First-half net earnings of listed unit of the mainland's No2 producer hit by falling prices

PUBLISHED : Monday, 18 August, 2014, 11:09am
UPDATED : Tuesday, 19 August, 2014, 5:24am

Shares of China Coal Energy, the listed unit of the mainland's second-largest coal producer, fell as much as 2.5 per cent after its first-half net profit slumped 75.8 per cent year on year to 780 million yuan (HK$983 million).

The firm's shares traded as low as HK$4.70 yesterday, before closing 1.2 per cent lower at HK$4.76. The Hang Seng Index closed flat.

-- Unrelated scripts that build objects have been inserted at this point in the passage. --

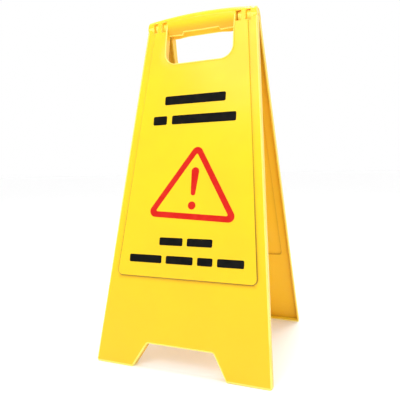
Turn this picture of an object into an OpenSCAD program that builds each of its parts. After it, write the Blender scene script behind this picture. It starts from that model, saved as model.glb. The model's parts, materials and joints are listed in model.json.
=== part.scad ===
// Folding wet floor sign. Two flanged plastic panels hang from two hinge pins under a barrel-shaped
// handle, and stand as an A-frame. The origin is on the floor, midway between the feet. +Z is up,
// and the front panel faces -Y. Each panel is drawn in its own flat frame, with x across the panel,
// y into it from its face, and z up its slope, and is then leaned into place.

/* [Panels] */
// Length of a panel up its slope, from the floor to the crown of the handle
panel_height = 621; // [610:1:640]
// Width of a panel across its feet
foot_width = 300; // [290:1:320]
// Width of a panel level with its crown
top_width = 201; // [198:1:206]
// Wall thickness of the panels
wall = 2.5; // [2:0.1:3]
// Depth from a panel's face to the plane where the folded panels meet
half_depth = 12.3; // [12:0.1:13]
// Lean of each panel from upright when the sign stands open
lean = 13; // [11:0.5:14]
// Radius of the outer corners
corner_radius = 4; // [2:0.5:6]

/* [Feet] */
// Width of the cut-out between the feet at the floor
cutout_foot_width = 160.6; // [140:0.2:170]
// Width of the cut-out at its top
cutout_top_width = 114.4; // [100:0.2:120]
// Height of the cut-out
cutout_height = 39.2; // [30:0.2:45]
// Height of the solid sole of each foot
sole = 5.5; // [5:0.5:8]

/* [Raised field] */
// Height of the raised field above the face
field_step = 2.5; // [2:0.1:3]
// Width of the plain border beside the field
field_margin = 15.4; // [14:0.2:16]
// Height of the field's lower edge up the panel
field_bottom = 146; // [120:1:160]
// Radius of the field's lower corners
field_radius = 9; // [5:1:15]

/* [Handle] */
// Width of the hand opening
opening_width = 126; // [120:1:128]
// Height of the hand opening's lower edge up the panel
opening_bottom = 522; // [515:1:528]
// Radius of the hand opening's lower corners
opening_radius = 22; // [15:1:28]
// Radius of the barrel along the top edge
barrel_radius = 13.8; // [13.4:0.1:14.2]
// Radius of the arch of the top edge
arch_radius = 718; // [700:2:800]
// Radius of the grip's front below the barrel
grip_radius = 40; // [36:1:44]
// Height of the grip, from the crown to its lower lips
grip_height = 40; // [36:1:42]
// Width of the relief in the middle of each lip
relief_width = 66; // [40:1:80]
// Height of the relief in the front lip
front_relief = 4; // [1:0.2:7]
// Length of the slope at each end of the front relief
front_relief_slope = 3; // [1:1:20]
// Height of the relief in the rear lip
rear_relief = 1.6; // [1:0.2:7]
// Length of the slope at each end of the rear relief
rear_relief_slope = 15; // [1:1:20]
// Width of the shallow scoop around the hand opening
scoop_width = 16; // [12:1:18]
// Depth of the scoop at the edge of the hand opening
scoop_depth = 1.5; // [1:0.1:1.8]

/* [Hinge] */
// Distance from the crown down to the hinge axis
hinge_drop = 20; // [19:0.5:21]
// Diameter of the hinge pins
pin_diameter = 6; // [5:0.5:6.5]
// Outer radius of the hinge lugs
lug_radius = 9; // [8:0.1:9.2]
// Radial clearance of the rear panel's lugs on the pins
running_clearance = 0.06; // [0.03:0.01:0.1]
// Width of the windows in the ears
window_width = 9.5; // [8:0.5:10]
// Height of the windows in the ears
window_height = 20; // [16:1:22]

/* [Print] */
// Thickness of the printed films
film = 0.2; // [0.15:0.05:0.3]
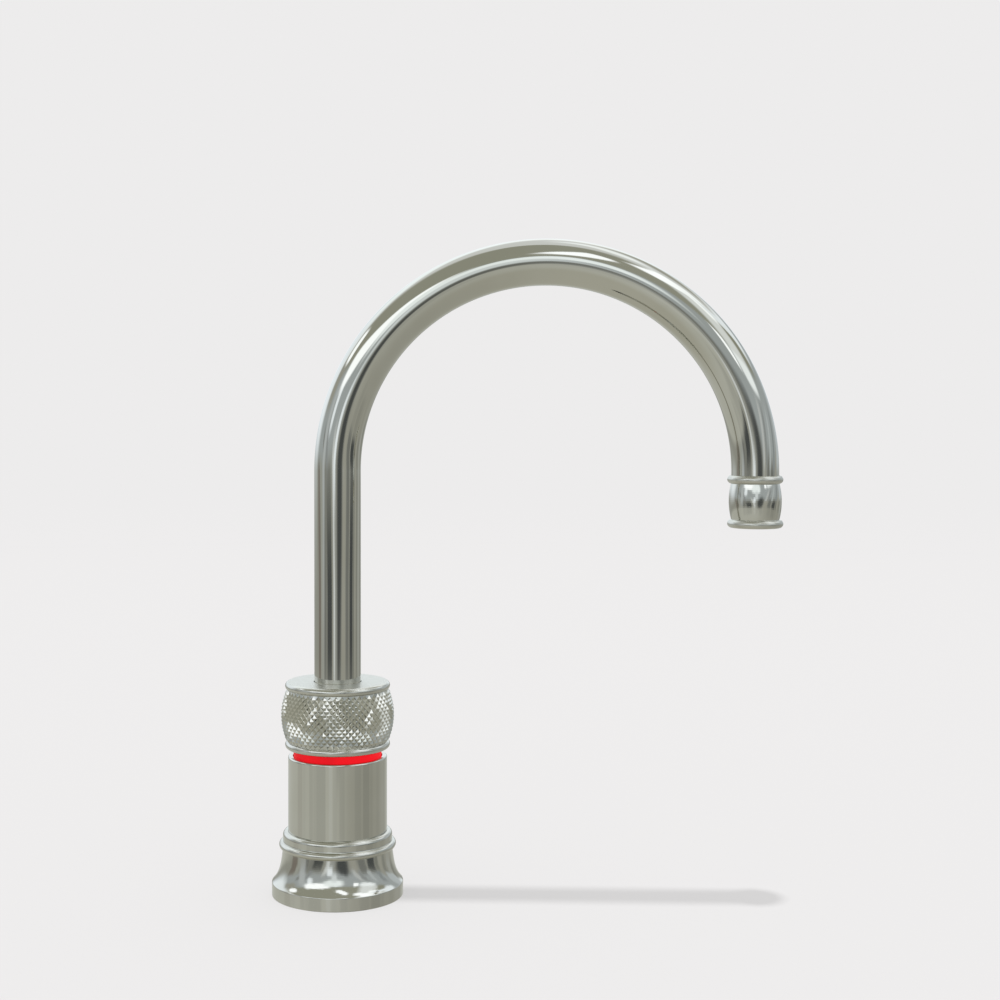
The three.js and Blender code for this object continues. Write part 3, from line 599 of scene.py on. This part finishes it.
FINISHES = {
    "polished_nickel": polished_nickel(),
    "turned_nickel": turned_nickel(),
    "knurled_nickel": knurled_nickel(),
    "red_lens": red_lens(),
    "brass": brass(),
    "steel": steel(),
    "copper": copper(),
    "ceramic": ceramic(),
    "black_rubber": black_rubber(),
    "white_plastic": white_plastic(),
    "grey_plastic": grey_plastic(),
    "board": board(),
}

# ---------------------------------------------------------------- camera

LENS_PIXELS = 1623
SENSOR = 36
IMAGE_SIZE = 1000
CAMERA_PLACE = Vector((0.06883, -0.76576, 0.22853))
CAMERA_PAN = math.radians(-2.228)
CAMERA_TILT = math.radians(0.345)
CAMERA_SHIFT = (0.08, -0.08)
CAMERA_RANGE = (0.01, 100)


def add_camera():
    """The photograph's view: almost level, a little above the outlet."""
    camera = bpy.data.objects.new("camera", bpy.data.cameras.new("camera"))
    scene.collection.objects.link(camera)
    scene.camera = camera
    ahead = Vector((
        math.sin(CAMERA_PAN) * math.cos(CAMERA_TILT),
        math.cos(CAMERA_PAN) * math.cos(CAMERA_TILT),
        -math.sin(CAMERA_TILT),
    ))
    camera.location = CAMERA_PLACE
    camera.rotation_mode = "QUATERNION"
    camera.rotation_quaternion = ahead.to_track_quat("-Z", "Y")
    camera.data.sensor_width = SENSOR
    camera.data.lens = LENS_PIXELS / IMAGE_SIZE * SENSOR
    camera.data.shift_x, camera.data.shift_y = CAMERA_SHIFT
    camera.data.clip_start, camera.data.clip_end = CAMERA_RANGE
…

Although the dismal result was due mostly to a sharper than expected fall in coal prices, management expected they will likely rebound late next month, adding they are aiming for controllable unit production cost to fall in the second half by at least the 5.4 per cent achieved in the first half.

China Coal's second-quarter net profit dived 87.8 per cent year on year to 166.43 million yuan, which Barclays' analysts said in a report was 70 per cent lower than their estimate.

"Continuing investment in coal-to-chemical [projects], a sharp increase in net debt and potential [rise] in interest cost, which is currently masked by the interest capitalisation, should outweigh any relief the company could see from a short-term pick-up in coal prices," the Barclays report said.

China Coal's first-half profit was mostly dragged down by a 12.4 per year-on-year fall in the average selling price of coal from its mines, as well as a 150 per cent jump in finance costs to 1.14 billion yuan.

The benchmark Bohai Bay Rim price has fallen 23.8 per cent since the middle of this month from the start of the year, which was "steeper than everybody's expectation", said Wu Jun, president of China Coal Coal Sales Centre. "We expect coal prices to pick up in late third quarter or early fourth quarter."

He said Beijing's "micro-economic" stimulus has already helped demand, and its push for the industry to cut output by 10 per cent will relieve oversupply.

The company and the nation's largest producer Shenhua Group aim to cut this year's output by 10 per cent from their targets set early this year.

Zhu Wenliang, general manager of infrastructure construction, expects the firm's capital spending on capacity expansion to reach 90 per cent of the 266 billion yuan target set earlier.